Cependant, il existe un motif constitutif de l’identité d’un peuple que le temps n’efface pas aussi vite que celui des traditions : le paysage. Audrius Stonys s’en saisit dans Flight Over Lithuania or 510 Seconds of Silence (2000) et offre un regard neuf sur l’identité géographique lituanienne. Après une course dans un tunnel, nous sommes propulsés, à hauteur d’oiseau, au-dessus des paysages lituaniens.

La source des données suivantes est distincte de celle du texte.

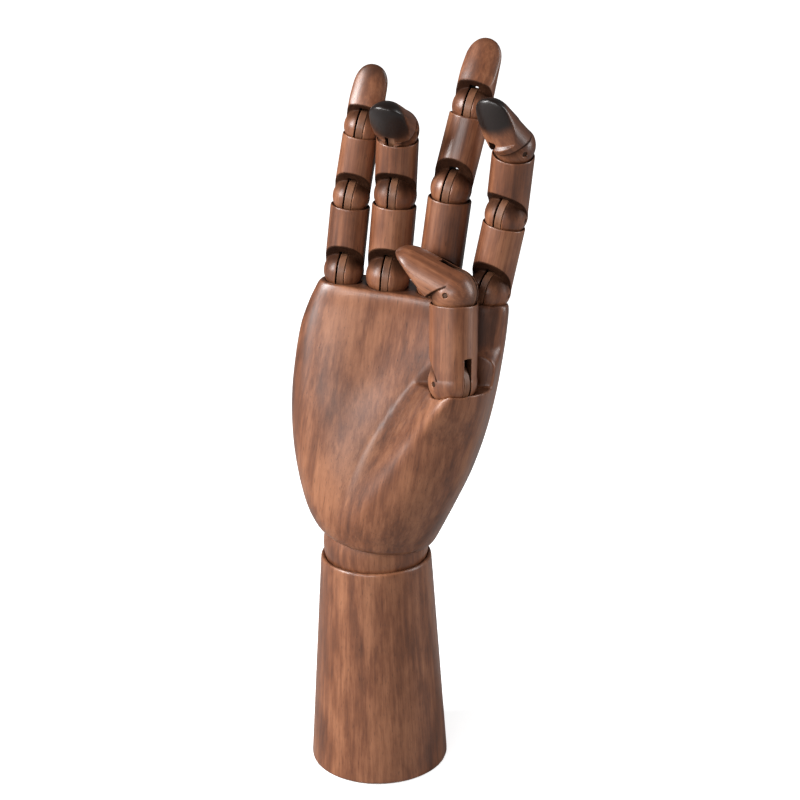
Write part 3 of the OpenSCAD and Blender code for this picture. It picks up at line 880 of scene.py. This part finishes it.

Apparaissent des prairies, des fermes entourées de bosquets, des champs cultivés, une ville qui s’étale entre mer et collines, des étendues vertes rainurée par des haies et des lignes électriques, un château qui émerge de la brume… Le film montre un peuple qui n’a pas totalement rompu le lien avec la nature qu’il habite : les espaces dont modelés mais demeurent préservés d’une artificialisation outrancière.

Cet attachement au vivant, Audrius Stonys l’a aussi documenté en filmant les gestes de ses compatriotes, comme dans Earth of Blind (1992), où une vielle femme tient contre elle, les yeux mi-clos, une brassée de foin dont se délectent deux chèvres. Ou encore dans Bridges of Time (2018), où Mark Soosaar, un des cinéastes dont s’inspire Audrius Stonys, apparait à l’image en train de biberonner un agneau.

« Un grand peuple sans âme est une vaste foule », assurait Alphonse de Lamartine. Le travail singulier et poétique d’Audrius Stonys donne à voir la résilience, la détermination et les traditions de ses compatriotes. Un cinéma libre qui célèbre la beauté des paysages et des gestes, et restitue la pleine mesure de ces multiples facettes du peuple lituanien encore trop méconnues.